Vesting-Klauseln können sehr individuell gestaltet werden und spielen insbesondere im Rahmen von Finanzierungsrunden eine wichtige Rolle.
Der Entscheidung des Kammergerichts lag folgender Sachverhalt zugrunde:
Die Gründungsgesellschafter einer GmbH, an der sich auch ein Risikokapitalgeber beteiligt hatte, hatten in einer Gesellschaftervereinbarung (Shareholders‘ Agreement) eine Vesting-Klausel vereinbart: Für den Fall, dass einer der Gründungsgesellschafter seine Tätigkeit in der Gesellschaft vorzeitig beendet, sollte den anderen Gründungsgesellschaftern eine Erwerbsoption an dessen Anteilen zustehen. Einer der Gründungsgesellschafter kündigte in der Folge sein Arbeitsverhältnis (vorzeitig) zum 31.08.2019, worauf die übrigen Gründungsgesellschafter ihre Erwerbsoptionen ausübten. Der klagende Gründungsgesellschafter hielt die Regelung nach § 138 BGB für sittenwidrig und damit für nichtig. Das Kammergericht ist seiner Auffassung nicht gefolgt.

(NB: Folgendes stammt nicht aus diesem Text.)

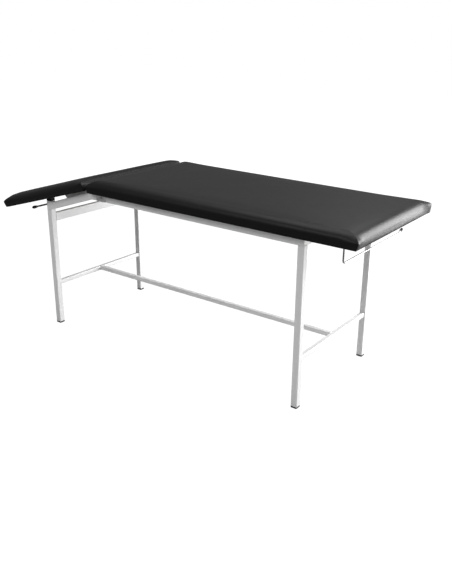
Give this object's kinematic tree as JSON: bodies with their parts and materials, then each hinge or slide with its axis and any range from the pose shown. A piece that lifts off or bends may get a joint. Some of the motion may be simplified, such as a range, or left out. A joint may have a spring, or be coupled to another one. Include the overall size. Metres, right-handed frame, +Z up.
{
  "type": "examination table",
  "caption": "Examination table: white square-tube frame, black padded top, hinged head section on a notched stay with a knobbed rod, and a paper roll holder below the foot end.",
  "frame": {"origin": "on the floor below the middle of the whole table", "axes": "+Z up, +X from the head end to the foot end, +Y from the near side of the picture to the far side"},
  "size_m": [1.9118, 0.74, 0.766],
  "materials": {
    "white_enamel": "glossy white powder coat",
    "black_cover": "black grained artificial leather",
    "plywood": "plain varnished plywood",
    "black_plastic": "moulded black plastic",
    "plated_plate": "zinc plated sheet",
    "zinc_steel": "zinc plated fasteners",
    "grey_enamel": "white powder coat",
    "dark_steel": "black painted rod",
    "chrome_wire": "bright chrome"
  },
  "bodies": {
    "frame": {"leg_head_near": "white_enamel", "leg_head_far": "white_enamel", "leg_foot_near": "white_enamel", "leg_foot_far": "white_enamel", "side_rail_near": "white_enamel", "side_rail_far": "white_enamel", "sloped_rail_near": "white_enamel", "sloped_rail_far": "white_enamel", "upper_crossbar_foot": "white_enamel", "upper_crossbar_head": "white_enamel", "inner_crossbar_head": "white_enamel", "inner_crossbar_middle": "white_enamel", "low_crossbar_head": "white_enamel", "low_crossbar_foot": "white_enamel", "low_stretcher": "white_enamel", "floor_plugs": "black_plastic", "head_leg_caps": "black_plastic", "main_board": "plywood", "main_cushion": "black_cover", "main_board_screws": "zinc_steel", "bracket_plates": "plated_plate", "hinge_bracket_near": "plated_plate", "hinge_bracket_far": "plated_plate", "bracket_bolts": "zinc_steel", "bracket_washers": "zinc_steel", "bracket_nuts": "zinc_steel", "hinge_pins": "zinc_steel", "stay_studs": "zinc_steel", "stay_washers": "zinc_steel", "stay_nuts": "zinc_steel", "roll_holder_rod": "chrome_wire", "roll_holder_plate": "chrome_wire", "roll_holder_cap": "black_plastic", "roll_holder_screws": "zinc_steel"},
    "head_section": {"head_board": "plywood", "head_cushion": "black_cover", "hinge_arm_near": "grey_enamel", "hinge_arm_far": "grey_enamel", "hinge_arm_screws": "zinc_steel", "stay_rack": "grey_enamel", "rack_screws": "zinc_steel"},
    "stay": {"stay_arm_near": "grey_enamel", "stay_arm_far": "grey_enamel", "stay_rod": "dark_steel", "stay_knobs": "black_plastic"}
  },
  "joints": [
    {"name": "head_hinge", "type": "hinge", "parent": "frame", "child": "head_section", "pos_m": [-0.383, 0, 0.705], "axis": [0, 1, 0], "range_deg": [0, 36]},
    {"name": "stay_hinge", "type": "hinge", "parent": "frame", "child": "stay", "pos_m": [-0.445, 0, 0.66], "axis": [0, 1, 0], "range_deg": [0, 46.8]}
  ],
  "couplings": [
    {"joint": "stay_hinge", "follows": "head_hinge", "ratio": 1.3}
  ]
}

Das Kammergericht begründet seine Entscheidung mit der Rechtsprechung des Bundesgerichtshofs (BGH). Danach sind gesellschaftsvertragliche sowie sonstige schuldrechtliche Regelungen, die das Recht einräumen, einen Mitgesellschafter ohne sachlichen Grund aus der Gesellschaft auszuschließen, grundsätzlich wegen Verstoßes gegen die guten Sitten nach § 138 Abs. 1 BGB nichtig. Eine solche Regelung kann jedoch ausnahmsweise wirksam sein, wenn sie wegen besonderer Umstände sachlich gerechtfertigt ist.
Eine sachliche Rechtfertigung hat das Kammergericht hier bejaht und dabei die bisherige Rechtsprechung in vergleichbaren Fällen herangezogen: Eine sachliche Rechtfertigung kann vorliegen, wenn Risikokapitalgeber in ein Start-up-Unternehmen investieren und ein praktisches Bedürfnis für eine zeitlich limitierte Vesting-Regelung besteht. Gründungsgesellschafter sind einerseits zur Finanzierung ihres Start-up-Unternehmens häufig auf die Finanzierung durch Dritte, insbesondere Risikokapitalgeber, angewiesen. Andererseits verfügen sie häufig nicht über klassische Sicherheiten. Für Risikokapitalgeber besteht daher zur Absicherung ihres Investments das Bedürfnis, auf anderem Wege sicherzustellen, dass die Gründungsgesellschafter dem Unternehmen weiterhin mit ihrem Know-how zur Verfügung stehen, sich in das Unternehmen einbringen und dieses zum Erfolg führen.
Um diesem Bedürfnis gerecht zu werden, kann es sachlich gerechtfertigt sein, die Gesellschafterstellung (zumindest für einen bestimmten Zeitraum) mit dem weiteren Einsatz des Gesellschafters für das Unternehmen zu verknüpfen und Gesellschafter, die innerhalb dieses vertraglich festgelegten Zeitraums aus der Gesellschaft in ihrer aktiven Rolle zum Beispiel als Geschäftsführer oder Mitarbeiter ausscheiden, aus der Gesellschaft auszuschließen und nicht weiter am Erfolg des Unternehmens zu beteiligen. Dies liegt im Übrigen auch im Interesse aller Gründungsgesellschafter, da sie sich so aufeinander verlassen können. Zudem können (häufig) nur auf diesem Wege finanzielle Mittel für die weitere Entwicklung des Unternehmens beschafft und Unstimmigkeiten im Gesellschafterkreis verhältnismäßig einfach gelöst werden.
Folglich war die vorliegend vereinbarte Vesting-Klausel nicht nach § 138 Abs. 1 BGB nichtig.
Die Entscheidung des Kammergerichts zeigt, dass Vesting-Klauseln unter bestimmten Voraussetzungen wirksam vereinbart werden können. Da Vesting-Klauseln sowohl den Interessen von etwaigen Investoren als auch den Interessen der Gründungsgesellschaftern dienen können, kann es u.U. sinnvoll sein, entsprechende Regelungen bereits bei der Gründung zu vereinbaren.